Mr Erdelyi made it for three albums, found that touring and the tensions of the band were too much, so he ended up producing. He made the massive but uncompromising sound of Road To Ruin, the album that should’ve made The Ramones big stars (but, alas, did not). He also helped shape the sound for a little Rock and Roll combo called The Replacments. Tommy produced Tim, the ‘Mats major label debut. And helped them shape what is, arguably, their finest record, sound-wise. Just enough noise to please their core audience, just enough clarity so that leader Paul Westerberg’s world-weary lyrics shone through. It too, didn’t sell….then. But Like The Ramones records, every year, it does better and better.

As unpredictable as the best Rock and Roll, Tommy eventually took solace in a bluegrass band he called Uncle Monk. He played where they’d have him. Got his unassumingly brilliant ass into The Hall of Fame, finally started making money off of Ramones’ merchandise. Even as he watched his “brothers,” Joey, Dee Dee, and Johnny, all die off like there was a price to be paid for having paved the way for Punk.
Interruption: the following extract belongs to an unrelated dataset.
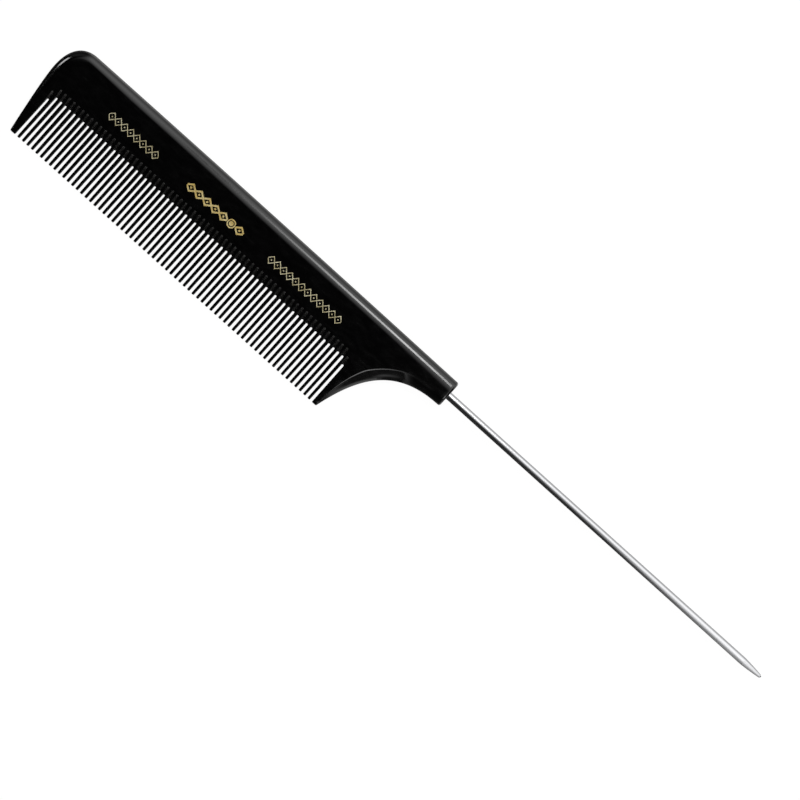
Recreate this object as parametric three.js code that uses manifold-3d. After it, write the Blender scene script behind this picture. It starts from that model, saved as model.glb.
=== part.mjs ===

Still, he sounded, when we last spoke, as a sweet and (more importantly) contented man. He knew he was the guy who came up with the chant “Hey Ho! Let’s Go!” He knew every time you turned on a TV or went to a movie now, you’d probably hear another goddamn great Ramones song. And without bragging, it was because he had the foresight to see that, in 1974, Rock and Roll had gone all puffed-up and Prog while we were sleeping, that it was time to get back to basics. His final words to me make me smile, even now.

“We’re in The Rock And Roll Hall Of Fame,” he said, proudly. “That’s amazing. We’re in there, along with other great American musicians like Louis Armstrong. So you know? I think it shows everybody something. It turns out we knew what we were doing all along.”

So, beyond just playing with The Ramones, Tommy imagined them. At the same time Yes and Jethro Tull were all over the radio the radio. Tommy Erdelyi wasn’t just a great drummer. He was a visionary.